→ **What you have to do**: Set down the material once more, exactly as it appears.

→ **Information supplied**:
* * * * *

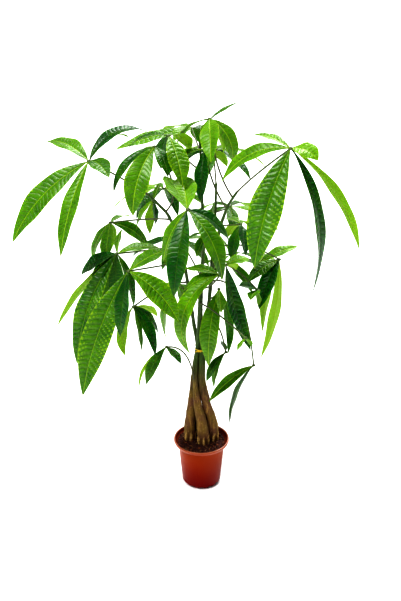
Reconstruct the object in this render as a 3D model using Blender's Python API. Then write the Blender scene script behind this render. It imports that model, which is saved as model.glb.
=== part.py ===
"""A potted money tree: five slim trunks gathered by a wire tie, standing in a thin plastic nursery pot.

Every compound leaf grew as one piece, so a leaf node holds its stalk, its hub and all its leaflets.
Lengths are in millimetres in the tables and in metres in the scene. The world origin is the middle
of the pot's flat underside, +Z is up and -Y is the front of the plant.
"""

import math
import random

import bmesh
import bpy
from mathutils import Vector

MM = 0.001
UP = Vector((0.0, 0.0, 1.0))
GAP = 0.4  # clear space between neighbouring pieces

# Pot: an injection-moulded nursery pot with a flared lip and drain notches round its lower edge.
POT_HEIGHT = 109.0
LIP_RADIUS = 60.8
LIP_HEIGHT = 8.0
NECK_RADIUS = 50.5
HEEL_RADIUS = 42.5
FOOT_RADIUS = 37.5
HEEL_HEIGHT = 7.0
WALL = 1.3
POT_SIDES = 40
NOTCHES = 12
NOTCH_WIDTH = 9.0
NOTCH_HEIGHT = 4.8
NOTCH_INNER_RADIUS = 33.0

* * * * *

→ **Result of this exercise**:
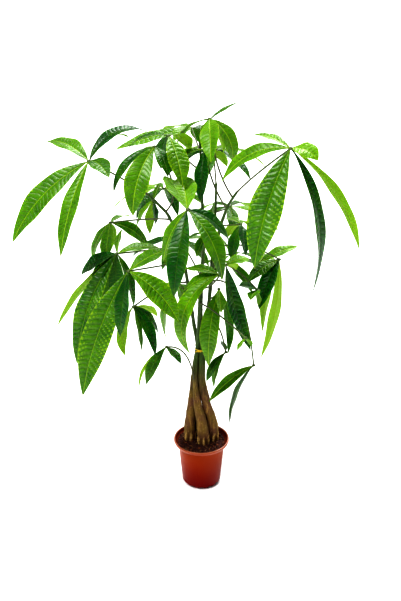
Reconstruct the object in this render as a 3D model using Blender's Python API. Then write the Blender scene script behind this render. It imports that model, which is saved as model.glb.
=== part.py ===
"""A potted money tree: five slim trunks gathered by a wire tie, standing in a thin plastic nursery pot.

Every compound leaf grew as one piece, so a leaf node holds its stalk, its hub and all its leaflets.
Lengths are in millimetres in the tables and in metres in the scene. The world origin is the middle
of the pot's flat underside, +Z is up and -Y is the front of the plant.
"""

import math
import random

import bmesh
import bpy
from mathutils import Vector

MM = 0.001
UP = Vector((0.0, 0.0, 1.0))
GAP = 0.4  # clear space between neighbouring pieces

# Pot: an injection-moulded nursery pot with a flared lip and drain notches round its lower edge.
POT_HEIGHT = 109.0
LIP_RADIUS = 60.8
LIP_HEIGHT = 8.0
NECK_RADIUS = 50.5
HEEL_RADIUS = 42.5
FOOT_RADIUS = 37.5
HEEL_HEIGHT = 7.0
WALL = 1.3
POT_SIDES = 40
NOTCHES = 12
NOTCH_WIDTH = 9.0
NOTCH_HEIGHT = 4.8
NOTCH_INNER_RADIUS = 33.0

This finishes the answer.